Get approved for rental housing and apartments:
Most landlords include an authorization for a credit check when you submit an application, and your payment history is a pivotal factor in approving you for a lease. Likewise, if you have judgments from past landlords or collections from utility companies on your credit history, you can probably kiss your chances of getting that nice apartment goodbye.
Utility bill savings:
When it’s time to sign up for a new electricity, heating, water, or trash account, a bad credit score can cause some serious problems, In fact, most utility companies will charge increased security deposits – sometimes hundreds of dollars – for bad credit consumers.
Make the grade with student loans:
The average college graduate now leaves school with $37,172 in student loan debt, an increase of 6% (or +$2,200) over just last year. You better believe that a great credit score will help you qualify for lower-interest student loans!

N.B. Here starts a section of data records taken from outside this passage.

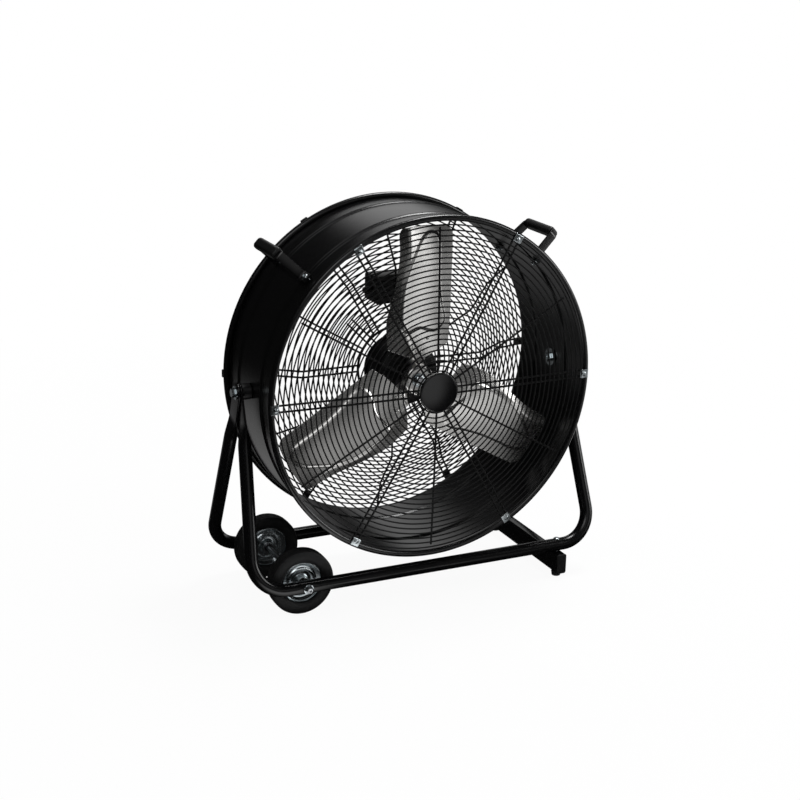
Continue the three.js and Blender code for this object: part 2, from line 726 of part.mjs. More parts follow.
// Depth of the blade's middle sheet: bulged back between the leading edge and the crease, then straight.
function sheetDepth(s, t) {
  const [tl, yl] = courseAt(bladeCourse.leading, s);
  const [tc, yc] = courseAt(bladeCourse.crease, s);
  const [tt, yt] = courseAt(bladeCourse.trailing, s);
  if (t < tc) return yc + ((yt - yc) * (tc - t)) / (tc - tt);
  const k = (tl - t) / (tl - tc);
  return yl + (yc - yl) * k + BLADE.bulge * Math.sin(Math.PI * k);
}

// Point on the blade's middle sheet: a runs from the root to the tip, b from the leading edge to the
// trailing one.
function bladePoint(a, b) {
  const cross = (0.5 - b) * 2 * BLADE.tipHalf;
  const corner = BLADE.cornerCut * Math.max(0, (Math.abs(b - 0.5) - 0.4) / 0.1);
  const from = rootReach(cross);
  const to = Math.sqrt((DRUM.radius - BLADE.tipClearance) ** 2 - cross ** 2) - corner;
  const s = from + (to - from) * a;
  const tl = courseAt(bladeCourse.leading, s)[0];
  const tc = courseAt(bladeCourse.crease, s)[0];
  const tt = courseAt(bladeCourse.trailing, s)[0];
  const pastCrease = (b - BLADE.creaseShare) / (1 - BLADE.creaseShare);
  const t = pastCrease <= 0 ? tl + ((tc - tl) * b) / BLADE.creaseShare : tc + (tt - tc) * pastCrease;
  return [s, t, sheetDepth(s, t)];
}
function bladeGeometry() {
  const across = [0, 0.12, 0.3, 0.5, 0.62, 0.72, 0.86, 1];
  const rings = Array.from({ length: BLADE.stations }, (_, i) => {
    const a = i / (BLADE.stations - 1);
    const sheet = across.map((b) => bladePoint(a, b));
    const face = (offset) => sheet.map(([s, t, y]) => new THREE.Vector3(s, y + offset, -t));
    return [...face(-BLADE.thickness / 2), ...face(BLADE.thickness / 2).reverse()];
  });
  return loft(rings);
}
["a", "b", "c"].forEach((letter, i) => {
  place(`blade_${letter}`, aboutAxis(bladeGeometry(), BLADE.firstAngle + 120 * i), aluminium);
});
{
  // Each arm lies against the back of a blade's root and runs into the hub's boss.
  const halfArm = HUB.armWidth / 2;
  const rows = [HUB.armReach, HUB.armReach - 22, HUB.radius + 14].map((s) => {
    const offset = BLADE.thickness / 2 + HUB.armGap;
    const edge = [-halfArm - 6, 0, halfArm - 6].map((t) => [s, t, sheetDepth(s, t) + offset]);
    return [...edge, ...edge.map(([u, t, y]) => [u, t, y + HUB.armThickness]).reverse()];
  });
  const inHub = [-0.6, 0, 0.6].map((share) => [HUB.radius - 8, share * halfArm, hubBack - 6]);
  rows.push([...inHub, ...inHub.map(([u, t, y]) => [u, t, y + HUB.armThickness]).reverse()]);
  const arm = () => loft(rows.map((row) => row.map(([s, t, y]) => new THREE.Vector3(s, y, -t))));
  const arms = [0, 120, 240].map((turn) => aboutAxis(arm(), BLADE.firstAngle + turn));
  const seat = hubFront + HUB.recess;
  const boss = turned(
    [
      [MOTOR.shaftRadius + GAP, seat],
      [MOTOR.shaftRadius + GAP, hubBack],
      [HUB.radius, hubBack],
      [HUB.radius, seat + 4],
      [HUB.radius - 6, seat],
      [MOTOR.shaftRadius + GAP, seat],
    ],
    32,
  );
  place("fan_hub", shaped(at(boss, 0, 0, axisHeight), { add: arms }), aluminium);
  const nutBack = seat - GAP;
  const shaftFront = nutBack - HUB.nutHeight - HUB.thread;
  const shaft = rod("y", MOTOR.shaftRadius, shaftFront, motorFront + MOTOR.bellLength - 1, 20);
  place("motor_shaft", at(shaft, 0, 0, axisHeight), steel);
  const nut = shaped(rod("y", HUB.nutRadius, nutBack - HUB.nutHeight, nutBack, 6), {
    cut: [rod("y", MOTOR.shaftRadius + GAP, nutBack - HUB.nutHeight - 1, nutBack + 1, 20)],
  });
  place("hub_nut", at(nut, 0, 0, axisHeight), zinc);
}

// ---------------------------------------------------------------- handles

for (const [side, angle] of [["right", HANDLE.angle], ["left", 180 - HANDLE.angle]]) {
  const seat = DRUM.radius + DRUM.beadHeight + GAP + HANDLE.strapThickness / 2;
  const foot = HANDLE.boltSpacing / 2 - HANDLE.legInset;
  const point = (y, r) => new THREE.Vector3(r, HANDLE.place + y, 0);
  const path = rounded(
    [
      point(-foot - HANDLE.footLength, seat),
      point(-foot, seat),
      point(-foot + HANDLE.lean, seat + HANDLE.rise),
      point(foot - HANDLE.lean, seat + HANDLE.rise),
      point(foot, seat),
      point(foot + HANDLE.footLength, seat),
    ],
    HANDLE.bendRadius,
    3,
  );
  const halfT = HANDLE.strapThickness / 2;
  const halfW = HANDLE.strapWidth / 2;
  const section = [[-halfT, -halfW], [halfT, -halfW], [halfT, halfW], [-halfT, halfW]];
  const strap = swept(path, new THREE.Vector3(0, 0, 1), () => section);
  const boltHoles = [-0.5, 0.5].map((end) => {
    const hole = rod("x", HANDLE_BOLT.radius + HANDLE_BOLT.clearance, seat - 10, seat + 10);
    return at(hole, 0, HANDLE.place + end * HANDLE.boltSpacing, 0);
  });
  place(`handle_strap_${side}`, aboutAxis(shaped(strap, { cut: boltHoles }), angle), blackPaint);
  const gripShape = new THREE.Shape();
  gripShape.absellipse(0, 0, HANDLE.gripWidth / 2, HANDLE.gripThickness / 2, 0, 2 * Math.PI);
  const slot = block(
    [-halfW - GAP, -halfT - GAP, -1],
    [halfW + GAP, halfT + GAP, HANDLE.gripLength + 1],
  );
  const gripRun = { depth: HANDLE.gripLength, bevelEnabled: false, curveSegments: 10 };
  const grip = shaped(new THREE.ExtrudeGeometry(gripShape, gripRun), { cut: [slot] });
  grip.rotateZ(Math.PI / 2).rotateX(-Math.PI / 2);
  at(grip, seat + HANDLE.rise, HANDLE.place - HANDLE.gripLength / 2, 0);
  place(`handle_grip_${side}`, aboutAxis(grip, angle), foam);
  for (const [end, share] of [["front", -0.5], ["rear", 0.5]]) {
    const head = seat + halfT + GAP;
    const inside = seatInside(HANDLE_BOLT.headRadius);
    const nutEnd = inside - HANDLE_BOLT.nutHeight;
    const bolt = shaped(rod("x", HANDLE_BOLT.radius, nutEnd - HANDLE_BOLT.thread, head + 1), {
      add: [
        rod("x", HANDLE_BOLT.headRadius, head, head + HANDLE_BOLT.headHeight, 6),
        rod("x", HANDLE_BOLT.headRadius, nutEnd, inside, 6),
      ],
    });
    at(bolt, 0, HANDLE.place + share * HANDLE.boltSpacing, 0);
    place(`handle_bolt_${side}_${end}`, aboutAxis(bolt, angle), zinc);
  }
}

// ---------------------------------------------------------------- switch box

{
  const front = neckPlane + 3 * GUARD.wireRadius - GUARD.weld + GAP; // behind the spokes
  const back = front + BOX.depth;
  const bottom = axisHeight + BOX.aboveAxis;
  const outline = (inset) => {
    const half = BOX.width / 2 - inset;
    const cut = BOX.chamfer;
    const shape = new THREE.Shape();
    shape.moveTo(-half + cut, inset);
    shape.lineTo(half - cut, inset);
    shape.lineTo(half, inset + cut);
    shape.lineTo(half, BOX.height - inset);
    shape.lineTo(-half, BOX.height - inset);
    shape.lineTo(-half, inset + cut);
    shape.closePath();
    return shape;
  };
  // Outline in X and Z, thick along Y from one plane to another.
  const slab = (inset, from, to) => {
    const run = new THREE.ExtrudeGeometry(outline(inset), { depth: to - from, bevelEnabled: false });
    return at(run.rotateX(Math.PI / 2), 0, to, bottom);
  };
  const glandHeight = bottom + GLAND.height;
  const glandY = (front + back) / 2;
  const side = BOX.width / 2;
  const glandHole = at(rod("x", GLAND.bore, -side - 2, -side + BOX.wall + 2), 0, glandY, glandHeight);
  const leadHole = at(rod("z", LEAD.radius + GAP, bottom - 2, bottom + BOX.wall + 2), LEAD.place, glandY, 0);
  const hollow = slab(BOX.wall, front + BOX.wall, back + 1);
  place("switch_box", shaped(slab(0, front, back), { cut: [hollow, glandHole, leadHole] }), blackPlastic);
  const knobZ = bottom + BOX.height * 0.5;
  const lidBack = back + GAP + BOX.lidThickness;
  const lid = shaped(slab(0, back + GAP, lidBack), {
    cut: [at(rod("y", KNOB.stemRadius + GAP, back - 1, lidBack + 1), 0, 0, knobZ)],
  });
  place("switch_box_lid", lid, blackPlastic);
  const stemFront = back - BOX.wall - SWITCH.behindLid;
  const switchBody = shaped(rod("y", SWITCH.radius, stemFront - SWITCH.length, stemFront, 20));
  place("rotary_switch", at(switchBody, 0, 0, knobZ), blackPlastic);
  const gripHalf = KNOB.radius * KNOB.gripShare;
  const knobGrip = block(
    [-KNOB.gripWidth / 2, lidBack + 1, -gripHalf],
    [KNOB.gripWidth / 2, lidBack + GAP + KNOB.height, gripHalf],
  );
  const knob = shaped(rod("y", KNOB.radius, lidBack + GAP, lidBack + GAP + KNOB.skirt, 28), {
    add: [knobGrip, rod("y", KNOB.stemRadius, stemFront + GAP, lidBack + 1)],
  });
  place("speed_knob", at(knob, 0, 0, knobZ), blackPlastic);
  const floorY = front + BOX.wall + GAP;
  const inCorner = BOX.wall + CAPACITOR.radius + CAPACITOR.clearance;
  const capacitor = rod("y", CAPACITOR.radius, floorY, floorY + CAPACITOR.length, 20);
  place("run_capacitor", at(capacitor, side - inCorner, 0, bottom + BOX.height - inCorner), blackPlastic);
  const gland = shaped(rod("x", GLAND.radius, -side - GLAND.length, -side - GAP, 16), {
    cut: [rod("x", GLAND.bore, -side - GLAND.length - 1, -side)],
  });
  place("lead_gland", at(gland, 0, glandY, glandHeight), blackPlastic);
  // The motor's lead runs from the box's floor to the back of the motor.
  const leadX = LEAD.place;
  const leadPlane = glandY;
  const path = new THREE.CatmullRomCurve3([
    new THREE.Vector3(leadX, leadPlane, bottom - GAP),
    new THREE.Vector3(leadX, leadPlane, bottom - 14),
    new THREE.Vector3(leadX + 8, leadPlane + 1, bottom - 40),
    new THREE.Vector3(leadX + 6, leadPlane - 2, axisHeight + 50),
    new THREE.Vector3(leadX - 4, leadPlane - 6, axisHeight + 22),
    new THREE.Vector3(leadX - 14, motorBack + 16, axisHeight + 8),
    new THREE.Vector3(leadX - 16, motorBack + 6, axisHeight + 6),
    new THREE.Vector3(leadX - 16, motorBack + GAP, axisHeight + 6),
  ]);
  const cross = new THREE.Shape(circle(LEAD.radius, 8).map(([x, y]) => new THREE.Vector2(x, y)));
  const lead = new THREE.ExtrudeGeometry(cross, { steps: 18, bevelEnabled: false, extrudePath: path });
  place("motor_lead", lead, blackPlastic);
}

export default fan;
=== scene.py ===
import math

import bmesh
import bpy
import numpy as np
from mathutils import Matrix, Vector


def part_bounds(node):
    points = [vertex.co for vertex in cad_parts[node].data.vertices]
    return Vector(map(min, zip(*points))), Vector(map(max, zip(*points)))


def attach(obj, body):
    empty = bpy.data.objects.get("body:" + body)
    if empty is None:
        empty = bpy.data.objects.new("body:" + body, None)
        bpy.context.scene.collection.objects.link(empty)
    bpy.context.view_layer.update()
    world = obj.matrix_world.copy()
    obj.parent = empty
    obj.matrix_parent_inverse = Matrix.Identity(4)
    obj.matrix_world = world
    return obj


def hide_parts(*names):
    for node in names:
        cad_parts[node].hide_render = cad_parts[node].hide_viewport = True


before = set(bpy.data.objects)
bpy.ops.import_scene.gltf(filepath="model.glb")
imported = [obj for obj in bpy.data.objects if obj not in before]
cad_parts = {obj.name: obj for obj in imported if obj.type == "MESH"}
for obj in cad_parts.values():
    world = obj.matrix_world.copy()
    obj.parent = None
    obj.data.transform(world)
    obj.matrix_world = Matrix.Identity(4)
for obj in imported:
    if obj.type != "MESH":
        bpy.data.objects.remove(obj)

bl_info = {
    "name": "Drum Fan",
    "version": (1, 0, 0),
    "blender": (4, 5, 0),
    "location": "View3D > Sidebar > Drum Fan",
    "description": "Draws a drum fan on its frame: drum, guards, blades, motor, legs, wheels and stage",
    "category": "Object",
}

# Shapes are worked out in millimetres, in the frame's axes: +X to the foot bar, +Y to the intake, +Z up.
MM = 0.001
SIX_AROUND = (0, 60, 120, 180, 240, 300)
FOUR_AROUND = (45, 135, 225, 315)


def part_box(node):
    """The lowest and highest corners of a frame part at rest, in millimetres."""
    low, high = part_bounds(node)
    return np.array(low) * 1000, np.array(high) * 1000


DRUM_LOW, DRUM_HIGH = part_box("drum_shell")
AXIS_HEIGHT = float((DRUM_LOW[2] + DRUM_HIGH[2]) / 2)
RIM_RADIUS = float(DRUM_HIGH[2] - AXIS_HEIGHT)
HALF_DEPTH = float(DRUM_HIGH[1])
TUBE_HEIGHT = float(part_box("wheel_axle")[0][2] + part_box("wheel_axle")[1][2]) / 2


# ---------------------------------------------------------------- sizes and colours


def linear(colour):
    """An sRGB hex colour as linear red, green and blue: a straight line up to 0.04045, then a 2.4 power."""
    srgb = np.array([int(colour[i:i + 2], 16) for i in (1, 3, 5)]) / 255
    return tuple(np.where(srgb <= 0.04045, srgb / 12.92, ((srgb + 0.055) / 1.055) ** 2.4).tolist())


def length(name, description, millimetres, low=0.0):
    return bpy.props.FloatProperty(
        name=name, description=description, default=millimetres * MM, min=low * MM,
        subtype="DISTANCE", unit="LENGTH", precision=4,
    )


def colour(name, description, value):
    return bpy.props.FloatVectorProperty(
        name=name, description=description, default=linear(value), size=3, min=0, max=1, subtype="COLOR",
    )


class DrumFanSizes(bpy.types.PropertyGroup):
    ring_pitch: length("Ring Pitch", "Distance between two rings of a guard", 10, 4)
    wire: length("Ring Wire", "Thickness of the guards' ring wires", 2.8, 1)
    radial: length("Radial Wire", "Thickness of the guards' radial wires", 3.8, 1)
    bead_height: length("Swage Height", "How far the drum's two swages stand out", 3)
    bead_width: length("Swage Width", "Width of each of the drum's swages", 16, 4)
    blade_thickness: length("Blade Thickness", "Thickness of the blades' sheet", 1.5, 0.5)
    emboss_height: length("Emboss Height", "How far a blade's pressed panel stands forward", 2.6)
    emboss_slope: length("Emboss Slope", "Width of the slope round a blade's pressed panel", 7, 1)
    badge_dish: length("Badge Dish", "How deep the badge is dished", 2.5)
    tread_depth: length("Tread Depth", "Depth of the grooves round the tyres", 1.2)
    floor: length("Floor", "Radius of the floor", 25000, 2000)


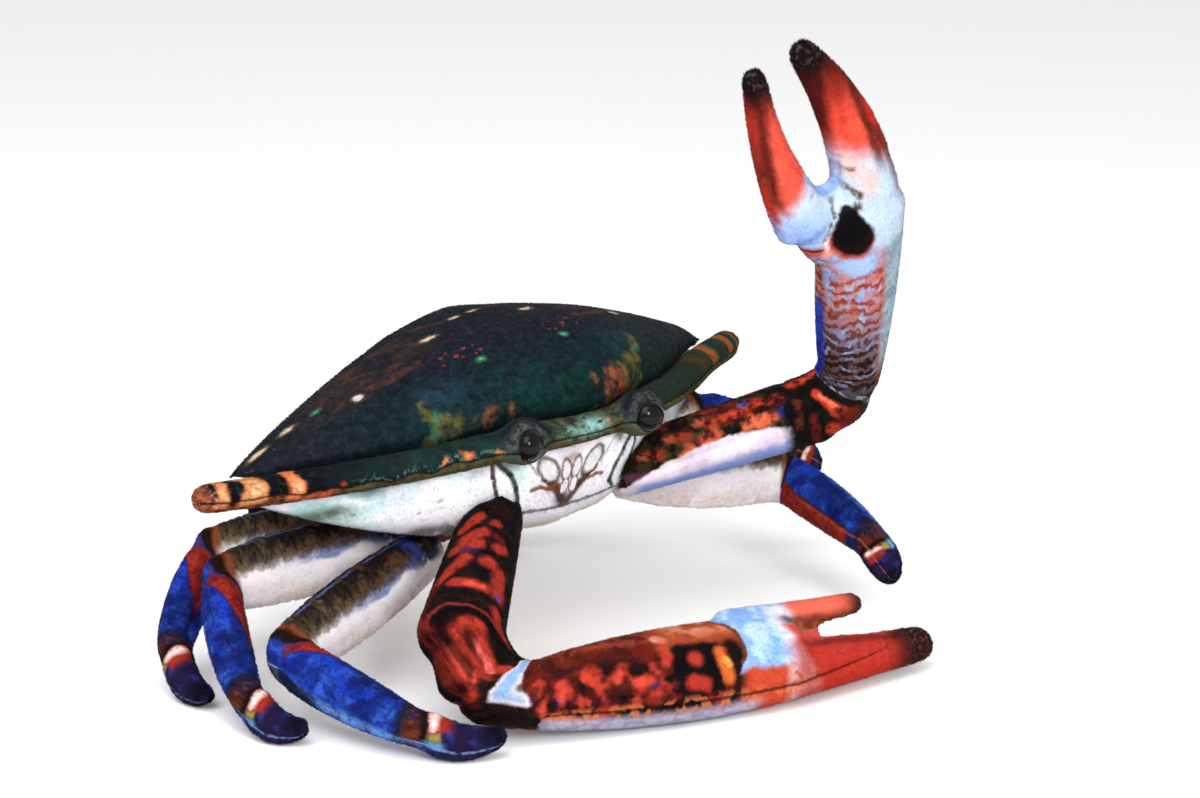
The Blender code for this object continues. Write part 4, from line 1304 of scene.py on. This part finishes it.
    # the underside is lilac, and pale beads sit along the seam
    seam_line = p.facing(-62, 9, 0.02)
    beneath = p.both(on_palm, p.below(x, 200, 4), p.facing(-112, 40, 0.1))
    p.lay((196, 192, 212), 0.9, beneath)
    p.lay((110, 104, 130), 0.5, beneath, p.above(mottle, 0.54, 0.12))
    p.lay((214, 130, 84), 0.85, on_palm, p.below(x, 222, 4), seam_line,
          p.above(p.noise(4, 1.0, shift=8.0), 0.48, 0.06))
    p.lay((24, 20, 20), 0.7, on_palm, p.facing(-62, 2.5, 0.001))
    return p.velour(grain=0.2)


def bias(p, x, z, slope):
    """A place along the limb that shifts with height, for a slanted edge."""
    return p.add(x, p.times(z, slope))


# %% [markdown]
# ## The print on the raised claw
#
# The arm is dark above with orange and red marks and white below, the elbow is red and black,
# and the palm is covered by a net of brown and orange lines over light blue, with a grey-blue
# margin. A black patch edged in red lies under the hinge. The fingers go from light blue and
# peach to red, with maroon along their inner edges and black tips.

# %% Raised claw print
NET_STEP = 6.4             # millimetres from one line of the palm's net to the next


def high_claw_print():
    p = Print("claw_velour_left", (36, 24, 20))
    wave = p.warped(2.0, 6, 1.0)
    x, _, z = p.split(wave)
    mottle = p.noise(6, 3.0, shift=3.0, rough=0.65)
    blob = p.noise(8.5, 2.0, shift=5.0)
    red, orange, dark = (196, 74, 54), (222, 118, 82), (110, 38, 30)
    black = (18, 15, 18)
    p.lay((82, 80, 46), 0.6, p.above(mottle, 0.52, 0.1))
    hidden = p.facing(20, 80, 0.25)
    p.lay(dark, 0.85, hidden, p.above(blob, 0.48, 0.06))
    p.lay(red, 0.85, hidden, p.above(blob, 0.56, 0.06))
    # the arm
    arm, round_arm = p.laid_flat(12, 160, rag=1.3, shift=2.0), 12
    for along, turn, wide in ((14, 142, 2.0), (19, 148, 2.4), (26, 126, 1.8), (32, 134, 2.6),
                              (33, 158, 1.6), (41, 116, 2.0)):
        strokes(p, arm, round_arm,
                (((along, turn), (along + wide, turn + 5), wide, orange if wide < 2.2 else red, 0.8),),
                0.8)
    strokes(p, arm, round_arm,
            (((41, 160), (46, 156), 3.0, (218, 104, 76), 0.95),
             ((30, 174), (34, 170), 2.0, orange, 0.85), ((46, 130), (54, 124), 3.0, red, 0.8),
             ((54, 132), (68, 118), 2.6, red, 0.9), ((62, 146), (78, 128), 3.2, red, 0.9),
             ((60, 160), (70, 150), 2.6, orange, 0.85), ((50, 108), (62, 100), 2.8, dark, 0.9),
             ((66, 168), (73, 160), 2.4, orange, 0.85),
             ((62, 112), (63, 110), 2.0, (96, 96, 170), 0.8),
             ((76, 160), (77, 156), 2.0, (70, 66, 150), 0.85),
             ((52, 155), (52, 156), 1.7, black, 0.95), ((55, 163), (55, 164), 1.9, black, 0.95),
             ((66, 138), (70, 140), 1.7, black, 0.85), ((72, 148), (74, 146), 2.2, black, 0.8)))
    edge = p.add(z, p.times(p.math('POWER', p.over(p.less(x, 44.0), 30.0), 2.0), 3.6))
    below_arm = p.both(p.below(edge, 2.4, 0.9), p.below(x, 78, 1.6))
    p.lay((236, 226, 234), 0.98, below_arm)
    p.lay((212, 196, 214), 0.7, below_arm, p.above(p.noise(12, 2.0, shift=8.0), 0.5, 0.12))
    p.lay((108, 142, 206), 0.8, below_arm, p.facing(240, 24, 0.08, at=wave), p.above(x, 8, 4))
    p.lay((140, 60, 120), 0.7, p.spot((7, -9, -0.5), (6, 9, 1.4), 0.7, at=wave))
    # dark grit breaks the marks up
    grit = p.noise(4.6, 3.0, shift=51.0, rough=0.6)
    on_arm = p.both(p.below(x, 82, 4), p.above(edge, 3.6, 1.2))
    p.lay((26, 19, 19), 0.9, on_arm, p.below(grit, 0.48, 0.12))
    p.lay((74, 66, 40), 0.6, on_arm, p.below(x, 46, 12), p.above(grit, 0.55, 0.06))
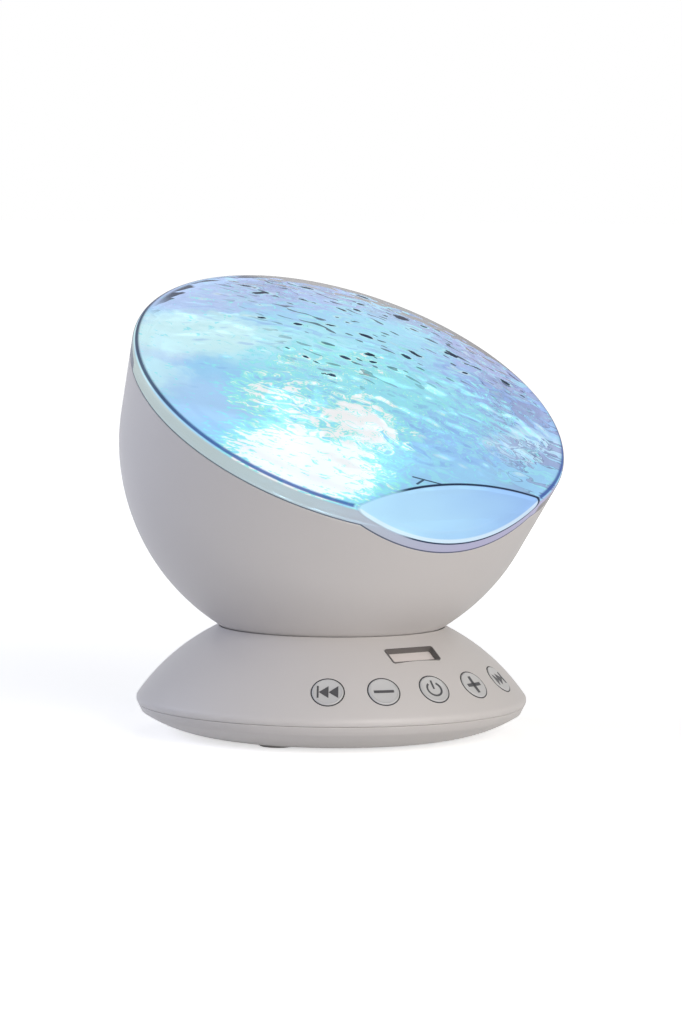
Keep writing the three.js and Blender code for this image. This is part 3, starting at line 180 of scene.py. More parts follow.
# The base cover: one moulding of pale warm-grey ABS, a rounded cone with a dished seat for the
# head and a post in its middle. It has holes for five keys, the receiver's window and the sockets.
MM = 0.001
FULL_TURN = 2 * math.pi
BASE_RADIUS = 53
BASE_WALL = 2.2
NECK_RADIUS = 30.8
PIVOT = (0, 78.5)  # the ball's centre, as radius and height
SEAT_RADIUS = 58.3
SEAT_WALL = 2.5
SLOPE_CENTRE = (5.9993, -22.3218)
SLOPE_RADIUS = 57
SLOPE_INSET = 1  # how far the panel and the bosses reach into the cover's wall
THROAT_RADIUS = 27.55  # where the seat and the slope part inside
EDGE_CENTRE = (51, 9.3)
EDGE_RADIUS = 2
SEAM_HEIGHT = 8.2
SKIRT_INSIDE = 50.2
POST_WIDTH = 7
POST_TOP = 23.1
POST_FOOT = 14.3
POST_FOOT_RADIUS = 4.6
POST_MEETS = 19  # the height where the post stands on its round foot
KEY_RING = 47.6
KEY_RADIUS = 4.15
KEY_GAP = 0.3
KEY_PITCH = 14.8 / KEY_RING
KEY_COUNT = 5
WINDOW_RING = 37.9
WINDOW = (15.4, 5.6)
WINDOW_CORNER = 0.7
PANEL_FACE = 48
PANEL_HALF_WIDTH = 15.5
PANEL_WALL = 2.2
PANEL_DEEP = 7.2
PANEL_BOTTOM = 9.4
SOCKET_GAP = 0.3
SOCKET_FROM_MIDDLE = 7.5
POWER_SOCKET = (8.9, 3.2)
POWER_HEIGHT = 11.7
AUDIO_NOSE = 2.4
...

Don’t miss out on your dream job:
A bad credit score can hurt you in ways that have nothing to do with taking out a loan. In fact, employers are screening their potential employees for credit score, especially with government jobs or those in the financial sector. It’s estimated that 1 in 4 Americans have been subjected to a credit score check when applying for a job, and 1 in 10 have actually been denied a job because of a bad score or something on their credit report!